• JOB
Return verbatim everything from the first line through the line that contains "hanging seasonal decoration.", and stop there.

• GIVEN MATERIAL
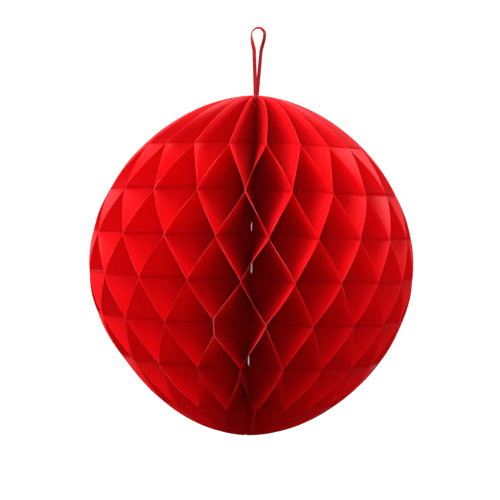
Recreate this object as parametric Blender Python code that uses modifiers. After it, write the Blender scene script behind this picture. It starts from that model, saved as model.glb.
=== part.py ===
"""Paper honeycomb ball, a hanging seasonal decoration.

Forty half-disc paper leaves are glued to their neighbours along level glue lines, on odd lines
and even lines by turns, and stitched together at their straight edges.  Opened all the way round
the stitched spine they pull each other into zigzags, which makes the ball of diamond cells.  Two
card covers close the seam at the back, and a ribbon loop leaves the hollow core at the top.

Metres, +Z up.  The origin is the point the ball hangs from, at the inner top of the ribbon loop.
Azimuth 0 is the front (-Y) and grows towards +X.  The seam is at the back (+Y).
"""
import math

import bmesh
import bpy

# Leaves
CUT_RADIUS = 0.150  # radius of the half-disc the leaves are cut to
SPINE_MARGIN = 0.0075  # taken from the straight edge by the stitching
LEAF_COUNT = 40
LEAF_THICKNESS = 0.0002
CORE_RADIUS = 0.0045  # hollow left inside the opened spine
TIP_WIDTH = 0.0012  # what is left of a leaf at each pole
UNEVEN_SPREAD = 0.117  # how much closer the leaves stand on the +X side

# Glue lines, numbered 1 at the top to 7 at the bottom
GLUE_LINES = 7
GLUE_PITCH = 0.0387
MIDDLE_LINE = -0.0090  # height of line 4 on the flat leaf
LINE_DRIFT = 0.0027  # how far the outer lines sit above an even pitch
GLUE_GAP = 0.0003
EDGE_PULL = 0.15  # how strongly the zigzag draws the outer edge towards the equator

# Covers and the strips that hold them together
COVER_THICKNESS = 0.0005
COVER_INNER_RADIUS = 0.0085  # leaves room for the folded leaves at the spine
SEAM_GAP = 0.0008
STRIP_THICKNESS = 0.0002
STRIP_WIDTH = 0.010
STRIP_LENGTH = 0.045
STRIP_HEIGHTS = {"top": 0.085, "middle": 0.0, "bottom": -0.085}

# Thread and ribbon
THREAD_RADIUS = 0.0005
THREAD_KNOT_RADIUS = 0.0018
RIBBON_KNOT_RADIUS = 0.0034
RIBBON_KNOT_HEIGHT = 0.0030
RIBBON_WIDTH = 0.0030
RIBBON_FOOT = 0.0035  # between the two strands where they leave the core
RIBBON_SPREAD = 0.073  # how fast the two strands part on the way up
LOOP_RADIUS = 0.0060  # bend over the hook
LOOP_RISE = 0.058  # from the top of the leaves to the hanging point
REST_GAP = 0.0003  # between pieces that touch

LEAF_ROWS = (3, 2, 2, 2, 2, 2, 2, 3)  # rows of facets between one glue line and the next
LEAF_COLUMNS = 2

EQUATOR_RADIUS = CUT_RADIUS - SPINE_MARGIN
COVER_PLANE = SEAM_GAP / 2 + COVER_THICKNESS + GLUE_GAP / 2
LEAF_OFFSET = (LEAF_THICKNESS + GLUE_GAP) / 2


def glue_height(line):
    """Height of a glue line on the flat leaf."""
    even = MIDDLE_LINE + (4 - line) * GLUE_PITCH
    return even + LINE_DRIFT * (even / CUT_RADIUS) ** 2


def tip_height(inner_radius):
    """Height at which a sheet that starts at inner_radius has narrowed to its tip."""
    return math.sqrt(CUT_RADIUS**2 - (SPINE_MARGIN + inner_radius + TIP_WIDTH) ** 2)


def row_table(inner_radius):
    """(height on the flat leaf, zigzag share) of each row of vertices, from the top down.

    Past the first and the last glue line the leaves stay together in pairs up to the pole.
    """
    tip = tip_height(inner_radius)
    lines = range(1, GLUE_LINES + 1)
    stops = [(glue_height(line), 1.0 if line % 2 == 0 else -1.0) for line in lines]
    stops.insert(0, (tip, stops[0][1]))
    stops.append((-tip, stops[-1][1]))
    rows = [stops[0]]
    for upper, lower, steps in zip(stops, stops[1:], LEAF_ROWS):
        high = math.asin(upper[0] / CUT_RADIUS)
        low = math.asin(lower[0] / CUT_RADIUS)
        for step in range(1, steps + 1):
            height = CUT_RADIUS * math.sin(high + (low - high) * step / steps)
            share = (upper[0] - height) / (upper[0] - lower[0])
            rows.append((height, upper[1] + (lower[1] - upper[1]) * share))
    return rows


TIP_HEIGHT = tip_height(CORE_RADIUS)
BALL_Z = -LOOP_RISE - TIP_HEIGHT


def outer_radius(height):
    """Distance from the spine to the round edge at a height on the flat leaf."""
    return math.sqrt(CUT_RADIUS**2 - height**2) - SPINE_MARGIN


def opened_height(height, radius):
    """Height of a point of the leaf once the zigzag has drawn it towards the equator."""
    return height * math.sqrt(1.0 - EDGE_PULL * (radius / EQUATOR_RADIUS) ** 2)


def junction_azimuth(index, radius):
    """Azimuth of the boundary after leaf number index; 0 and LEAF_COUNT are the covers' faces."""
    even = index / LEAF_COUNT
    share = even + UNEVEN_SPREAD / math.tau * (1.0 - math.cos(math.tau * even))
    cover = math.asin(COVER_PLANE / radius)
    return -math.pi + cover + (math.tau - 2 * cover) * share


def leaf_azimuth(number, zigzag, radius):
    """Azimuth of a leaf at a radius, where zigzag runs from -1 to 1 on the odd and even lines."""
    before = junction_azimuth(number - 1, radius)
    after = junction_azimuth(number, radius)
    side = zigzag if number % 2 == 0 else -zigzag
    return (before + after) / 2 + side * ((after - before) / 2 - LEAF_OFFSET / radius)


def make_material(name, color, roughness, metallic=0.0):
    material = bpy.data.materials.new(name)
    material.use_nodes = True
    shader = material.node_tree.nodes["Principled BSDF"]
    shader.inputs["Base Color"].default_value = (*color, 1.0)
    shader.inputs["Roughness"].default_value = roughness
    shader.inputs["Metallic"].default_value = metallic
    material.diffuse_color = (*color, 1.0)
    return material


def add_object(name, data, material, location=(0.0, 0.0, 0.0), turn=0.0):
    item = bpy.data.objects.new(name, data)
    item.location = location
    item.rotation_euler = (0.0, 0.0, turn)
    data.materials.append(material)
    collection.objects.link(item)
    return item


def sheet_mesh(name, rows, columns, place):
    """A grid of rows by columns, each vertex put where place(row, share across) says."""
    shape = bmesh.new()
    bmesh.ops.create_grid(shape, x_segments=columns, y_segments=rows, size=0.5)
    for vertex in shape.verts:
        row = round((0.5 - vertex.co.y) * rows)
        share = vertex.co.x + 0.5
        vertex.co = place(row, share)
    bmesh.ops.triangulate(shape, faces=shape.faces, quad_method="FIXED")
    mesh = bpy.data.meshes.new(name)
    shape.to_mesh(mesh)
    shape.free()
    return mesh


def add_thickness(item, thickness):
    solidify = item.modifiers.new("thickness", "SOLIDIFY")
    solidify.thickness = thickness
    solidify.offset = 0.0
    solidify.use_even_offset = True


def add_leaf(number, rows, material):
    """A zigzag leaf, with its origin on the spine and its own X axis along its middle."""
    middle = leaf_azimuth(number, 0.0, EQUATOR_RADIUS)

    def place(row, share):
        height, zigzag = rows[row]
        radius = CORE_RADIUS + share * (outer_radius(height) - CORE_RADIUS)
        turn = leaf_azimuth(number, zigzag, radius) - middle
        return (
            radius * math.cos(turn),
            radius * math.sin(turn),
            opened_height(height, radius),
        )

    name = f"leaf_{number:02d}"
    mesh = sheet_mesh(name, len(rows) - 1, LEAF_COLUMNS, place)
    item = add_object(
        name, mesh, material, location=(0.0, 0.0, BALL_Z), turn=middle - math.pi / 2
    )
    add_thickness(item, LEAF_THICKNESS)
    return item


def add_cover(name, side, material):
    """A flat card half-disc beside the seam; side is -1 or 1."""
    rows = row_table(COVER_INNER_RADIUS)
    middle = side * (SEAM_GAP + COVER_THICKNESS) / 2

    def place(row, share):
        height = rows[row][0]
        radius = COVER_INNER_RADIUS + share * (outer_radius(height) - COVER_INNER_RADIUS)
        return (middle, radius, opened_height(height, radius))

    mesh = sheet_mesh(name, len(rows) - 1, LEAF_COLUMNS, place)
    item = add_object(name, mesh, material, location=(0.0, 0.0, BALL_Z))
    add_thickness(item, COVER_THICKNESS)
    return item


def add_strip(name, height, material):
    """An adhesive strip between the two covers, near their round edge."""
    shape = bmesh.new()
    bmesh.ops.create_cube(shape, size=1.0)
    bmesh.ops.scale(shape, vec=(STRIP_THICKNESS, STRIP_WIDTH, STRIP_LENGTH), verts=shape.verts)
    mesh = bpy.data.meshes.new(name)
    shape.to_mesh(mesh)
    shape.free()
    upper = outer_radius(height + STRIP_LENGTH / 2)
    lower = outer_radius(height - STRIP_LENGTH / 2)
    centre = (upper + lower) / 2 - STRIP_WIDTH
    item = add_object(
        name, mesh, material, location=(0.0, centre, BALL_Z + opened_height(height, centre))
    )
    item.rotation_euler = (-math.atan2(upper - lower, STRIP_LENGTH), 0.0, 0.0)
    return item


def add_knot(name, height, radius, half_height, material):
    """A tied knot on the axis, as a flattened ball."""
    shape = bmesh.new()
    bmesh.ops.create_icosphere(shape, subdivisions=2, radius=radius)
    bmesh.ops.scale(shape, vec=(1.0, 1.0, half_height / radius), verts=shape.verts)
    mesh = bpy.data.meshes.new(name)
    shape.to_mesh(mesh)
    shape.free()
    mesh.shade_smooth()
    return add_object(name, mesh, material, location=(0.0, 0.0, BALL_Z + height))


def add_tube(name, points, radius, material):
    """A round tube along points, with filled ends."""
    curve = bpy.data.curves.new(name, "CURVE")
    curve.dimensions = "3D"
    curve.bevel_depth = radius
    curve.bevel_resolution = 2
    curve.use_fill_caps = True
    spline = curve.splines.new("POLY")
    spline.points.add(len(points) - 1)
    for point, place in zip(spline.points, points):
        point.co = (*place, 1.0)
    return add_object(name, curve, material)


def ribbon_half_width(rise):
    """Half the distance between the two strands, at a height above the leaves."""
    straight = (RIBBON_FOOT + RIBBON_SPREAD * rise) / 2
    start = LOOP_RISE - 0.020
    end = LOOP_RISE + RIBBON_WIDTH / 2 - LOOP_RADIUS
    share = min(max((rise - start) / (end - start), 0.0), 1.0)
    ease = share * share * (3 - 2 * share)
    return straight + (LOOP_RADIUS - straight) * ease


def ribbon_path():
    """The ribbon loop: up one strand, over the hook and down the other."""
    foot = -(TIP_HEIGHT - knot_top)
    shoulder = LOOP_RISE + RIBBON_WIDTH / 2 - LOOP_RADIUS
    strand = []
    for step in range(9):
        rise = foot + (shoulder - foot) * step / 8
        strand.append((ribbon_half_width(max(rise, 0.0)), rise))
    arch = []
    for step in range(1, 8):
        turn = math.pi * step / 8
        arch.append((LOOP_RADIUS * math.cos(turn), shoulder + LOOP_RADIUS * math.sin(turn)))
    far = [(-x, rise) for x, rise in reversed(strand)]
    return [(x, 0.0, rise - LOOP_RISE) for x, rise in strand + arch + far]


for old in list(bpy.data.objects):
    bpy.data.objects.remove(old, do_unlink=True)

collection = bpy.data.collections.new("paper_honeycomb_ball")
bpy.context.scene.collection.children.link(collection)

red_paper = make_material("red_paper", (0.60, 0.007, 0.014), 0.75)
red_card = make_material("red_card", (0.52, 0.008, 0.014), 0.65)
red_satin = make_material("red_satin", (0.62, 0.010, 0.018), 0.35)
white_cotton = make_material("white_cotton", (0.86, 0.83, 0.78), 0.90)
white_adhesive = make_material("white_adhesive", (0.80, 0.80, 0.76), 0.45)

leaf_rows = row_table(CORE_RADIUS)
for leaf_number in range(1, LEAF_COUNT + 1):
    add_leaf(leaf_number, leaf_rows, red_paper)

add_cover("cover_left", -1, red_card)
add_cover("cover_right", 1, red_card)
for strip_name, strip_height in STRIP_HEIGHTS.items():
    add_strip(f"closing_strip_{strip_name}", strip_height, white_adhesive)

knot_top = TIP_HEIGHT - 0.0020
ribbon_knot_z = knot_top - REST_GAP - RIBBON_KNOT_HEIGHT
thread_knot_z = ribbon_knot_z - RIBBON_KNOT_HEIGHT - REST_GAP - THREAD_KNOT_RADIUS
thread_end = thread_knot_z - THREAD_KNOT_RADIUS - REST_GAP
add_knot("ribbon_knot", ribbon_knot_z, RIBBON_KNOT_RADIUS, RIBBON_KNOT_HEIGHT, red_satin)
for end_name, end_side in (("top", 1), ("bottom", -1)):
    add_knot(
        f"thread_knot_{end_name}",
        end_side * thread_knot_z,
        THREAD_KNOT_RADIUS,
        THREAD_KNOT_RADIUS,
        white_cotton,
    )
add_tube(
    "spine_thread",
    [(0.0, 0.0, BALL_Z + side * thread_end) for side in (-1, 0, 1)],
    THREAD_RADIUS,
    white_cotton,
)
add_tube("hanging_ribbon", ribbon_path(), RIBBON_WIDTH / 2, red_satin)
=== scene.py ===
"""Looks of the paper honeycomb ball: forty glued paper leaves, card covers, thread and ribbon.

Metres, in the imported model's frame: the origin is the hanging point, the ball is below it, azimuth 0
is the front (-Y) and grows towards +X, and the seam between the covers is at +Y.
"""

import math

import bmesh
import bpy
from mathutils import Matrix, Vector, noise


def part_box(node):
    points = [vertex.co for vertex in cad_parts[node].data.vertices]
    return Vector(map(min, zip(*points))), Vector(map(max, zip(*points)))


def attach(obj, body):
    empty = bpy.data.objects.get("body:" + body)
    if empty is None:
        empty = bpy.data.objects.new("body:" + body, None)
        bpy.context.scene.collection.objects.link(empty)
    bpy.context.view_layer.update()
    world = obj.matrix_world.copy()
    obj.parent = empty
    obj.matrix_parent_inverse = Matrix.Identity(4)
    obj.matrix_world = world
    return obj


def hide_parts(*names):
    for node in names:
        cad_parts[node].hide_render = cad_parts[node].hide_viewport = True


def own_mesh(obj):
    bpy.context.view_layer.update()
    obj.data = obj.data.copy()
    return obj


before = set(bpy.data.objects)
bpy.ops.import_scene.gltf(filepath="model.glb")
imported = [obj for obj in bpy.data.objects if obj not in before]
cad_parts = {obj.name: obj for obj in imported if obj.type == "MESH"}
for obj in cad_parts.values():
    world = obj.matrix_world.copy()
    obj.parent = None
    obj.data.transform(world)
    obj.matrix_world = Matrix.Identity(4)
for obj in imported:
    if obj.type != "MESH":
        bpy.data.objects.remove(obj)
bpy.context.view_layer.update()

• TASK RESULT
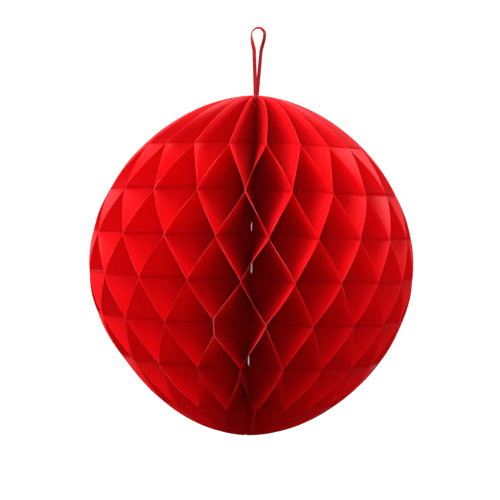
Recreate this object as parametric Blender Python code that uses modifiers. After it, write the Blender scene script behind this picture. It starts from that model, saved as model.glb.
=== part.py ===
"""Paper honeycomb ball, a hanging seasonal decoration.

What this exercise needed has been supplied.